The lawyer, David Sheehan, said $75 million in an account in Gibraltar raises the amount of assets located past the $1 billion mark.

Sheehan spoke after a hearing in which government lawyers tried to block court-appointed trustee Irving Picard from gaining power of attorney over Madoff’s international operation.

Sheehan argued that power of attorney over Madoff’s accounts was an important tool, especially since actions may need to be taken quickly in foreign countries where things can happen to assets without warning.

For instance, Sheehan said, the trustee has been told that French authorities were planning to seize Madoff’s chateau in Cap d’ Antibe, France. The property was estimated by Madoff to be worth $1 million at the end of 2008, with $900,000 of furnishings and fine art inside it.

Sheehan said he understood that French authorities wanted to seize the property to benefit investors in France who lost money to Madoff.

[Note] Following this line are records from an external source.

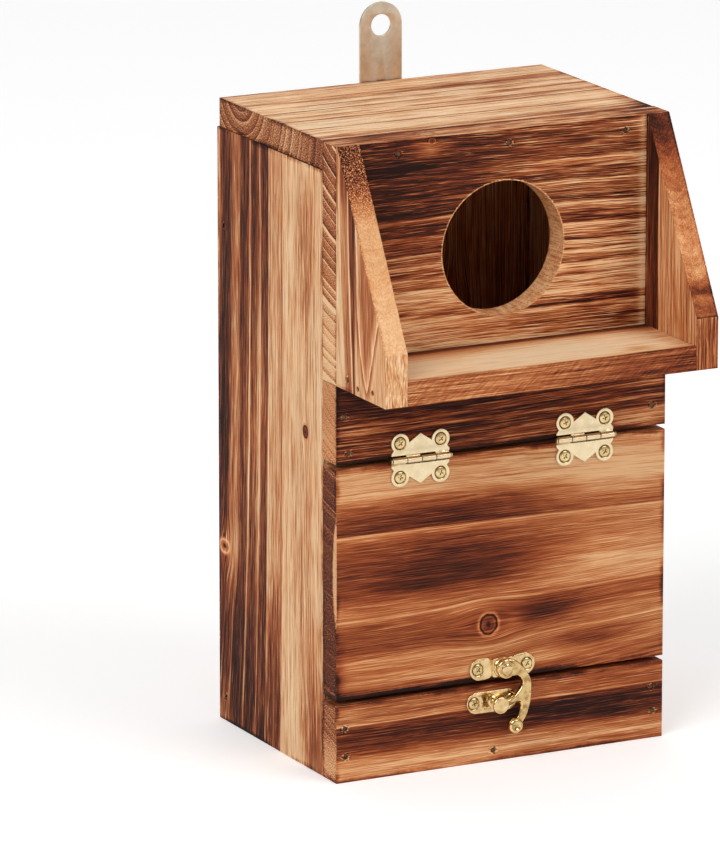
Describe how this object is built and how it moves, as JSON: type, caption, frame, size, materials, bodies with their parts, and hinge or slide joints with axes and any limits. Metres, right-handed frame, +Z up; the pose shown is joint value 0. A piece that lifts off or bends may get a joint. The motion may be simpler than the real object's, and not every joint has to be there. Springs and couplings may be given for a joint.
{
  "type": "bird nest box",
  "caption": "Wall-hung wooden nest box: porch round a circular entrance, clean-out door hinged at its top and shut by a swinging hook latch, and a steel hanger strap.",
  "frame": {"origin": "middle of the underside of the box body", "axes": "+Z up, the entrance and door face -Y, +X to the right of someone facing the front"},
  "size_m": [0.14, 0.1413, 0.2756],
  "materials": {
    "scorched_wood": "scorched and brushed softwood, unvarnished",
    "pale_brass": "brass-plated pressed sheet",
    "polished_brass": "polished cast brass",
    "nickel_steel": "nickel-plated strip, satin",
    "dark_nail": "dark wire nail"
  },
  "bodies": {
    "box": {"left_side_panel": "scorched_wood", "right_side_panel": "scorched_wood", "back_panel": "scorched_wood", "floor_board": "scorched_wood", "roof_board": "scorched_wood", "front_panel": "scorched_wood", "hinge_rail": "scorched_wood", "bottom_rail": "scorched_wood", "left_porch_cheek": "scorched_wood", "right_porch_cheek": "scorched_wood", "porch_sill": "scorched_wood", "left_hinge_frame_leaf": "pale_brass", "left_hinge_pin": "pale_brass", "right_hinge_frame_leaf": "pale_brass", "right_hinge_pin": "pale_brass", "left_hinge_frame_screw_left": "polished_brass", "left_hinge_frame_screw_right": "polished_brass", "right_hinge_frame_screw_left": "polished_brass", "right_hinge_frame_screw_right": "polished_brass", "keeper_plate": "polished_brass", "keeper_stud": "polished_brass", "keeper_screw_left": "polished_brass", "keeper_screw_right": "polished_brass", "hanger_strap": "nickel_steel", "hanger_screw_lower": "nickel_steel", "hanger_screw_upper": "nickel_steel", "front_panel_nail_1": "dark_nail", "front_panel_nail_2": "dark_nail", "front_panel_nail_3": "dark_nail", "hinge_rail_nail_left_1": "dark_nail", "hinge_rail_nail_left_2": "dark_nail", "hinge_rail_nail_right_1": "dark_nail", "hinge_rail_nail_right_2": "dark_nail", "bottom_rail_nail_left_1": "dark_nail", "bottom_rail_nail_left_2": "dark_nail", "bottom_rail_nail_right_1": "dark_nail", "bottom_rail_nail_right_2": "dark_nail", "bottom_rail_nail_middle": "dark_nail", "porch_cheek_nail_left_1": "dark_nail", "porch_cheek_nail_left_2": "dark_nail", "porch_cheek_nail_left_3": "dark_nail", "porch_cheek_nail_right_1": "dark_nail", "porch_cheek_nail_right_2": "dark_nail", "porch_cheek_nail_right_3": "dark_nail", "side_panel_nail_left_1": "dark_nail", "side_panel_nail_left_2": "dark_nail", "side_panel_nail_right_1": "dark_nail", "side_panel_nail_right_2": "dark_nail"},
    "door": {"clean_out_door": "scorched_wood", "left_hinge_door_leaf": "pale_brass", "right_hinge_door_leaf": "pale_brass", "left_hinge_door_screw_left": "polished_brass", "left_hinge_door_screw_right": "polished_brass", "right_hinge_door_screw_left": "polished_brass", "right_hinge_door_screw_right": "polished_brass", "latch_plate": "polished_brass", "latch_rivet": "polished_brass", "latch_screw_left": "polished_brass", "latch_screw_right": "polished_brass"},
    "hook": {"latch_hook": "polished_brass"}
  },
  "joints": [
    {"name": "door_hinge", "type": "hinge", "parent": "box", "child": "door", "pos_m": [0, -0.0513, 0.1227], "axis": [-1, 0, 0], "range_deg": [0, 130]},
    {"name": "latch_pivot", "type": "hinge", "parent": "door", "child": "hook", "pos_m": [0, -0.05, 0.037], "axis": [0, -1, 0], "range_deg": [0, 283]}
  ]
}
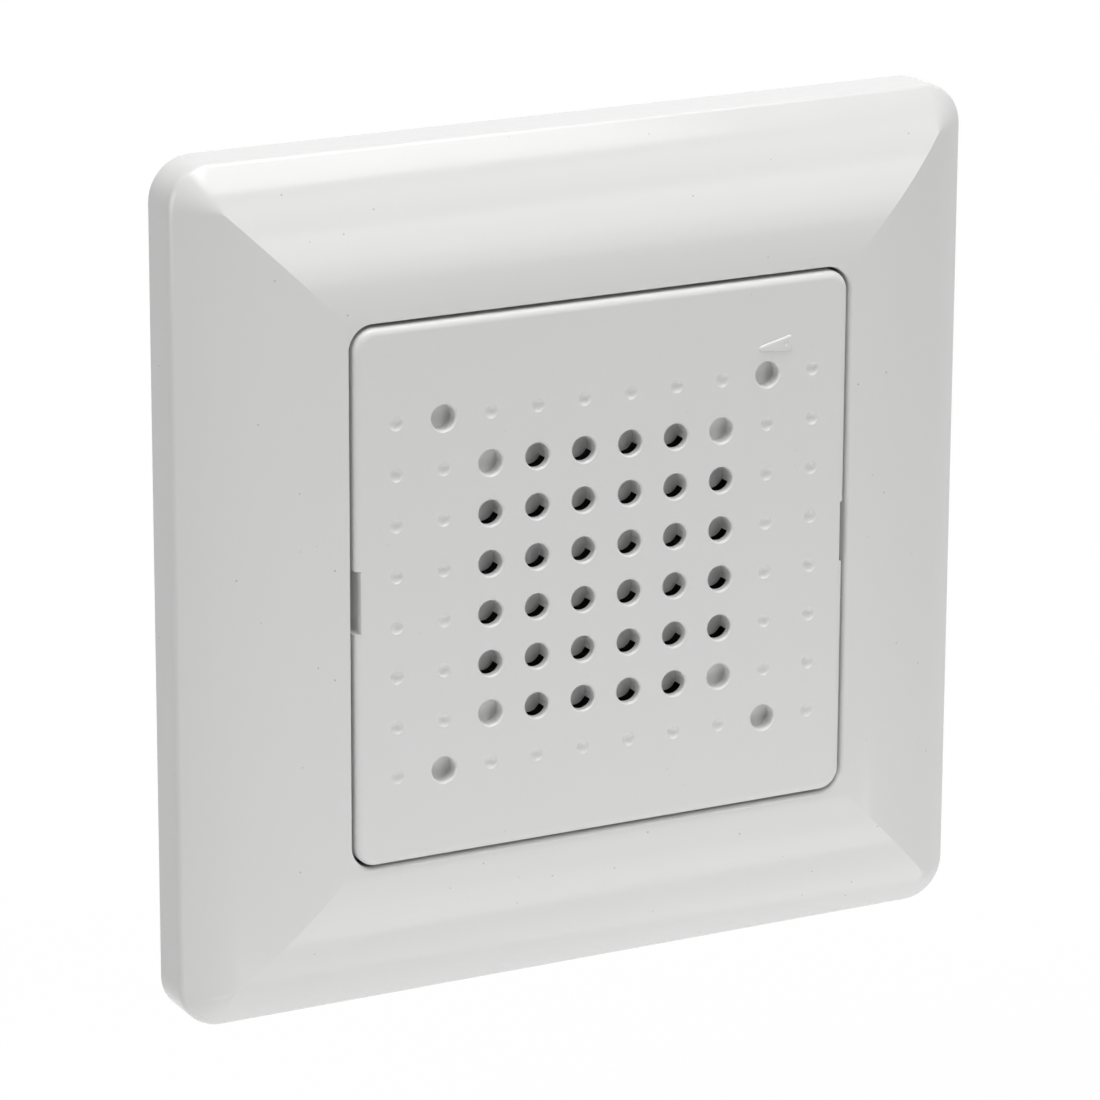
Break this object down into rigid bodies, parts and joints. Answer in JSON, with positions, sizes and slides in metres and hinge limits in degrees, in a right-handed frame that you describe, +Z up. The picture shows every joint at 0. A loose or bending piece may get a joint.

“Those things happen almost daily,” he told U.S. District Judge Louis L. Stanton, saying the trustee needs a strong hand in dealing overseas.

But Assistant U.S. Attorney Barbara Ann Ward said U.S. authorities already have relationships in foreign countries and can act quickly to protect investor assets.

She said any assets in Madoff’s international business account should be held in escrow, although prosecutors could agree to allow some movement if action is necessary to protect them.

The judge repeatedly asked Ward if she thought the trustee could not be trusted or was doing something wrong.

“It has nothing to do with mistrusting the trustee or anyone else,” she said. “The trustee has not explained why the trustee needs this power.”

Ward said U.S. prosecutors were working with law enforcement authorities in other countries, including the Serious Organised Crime Agency in London.

She said there were “criminal implications” involved in Madoff’s international securities business. The judge did not immediately decide the issue.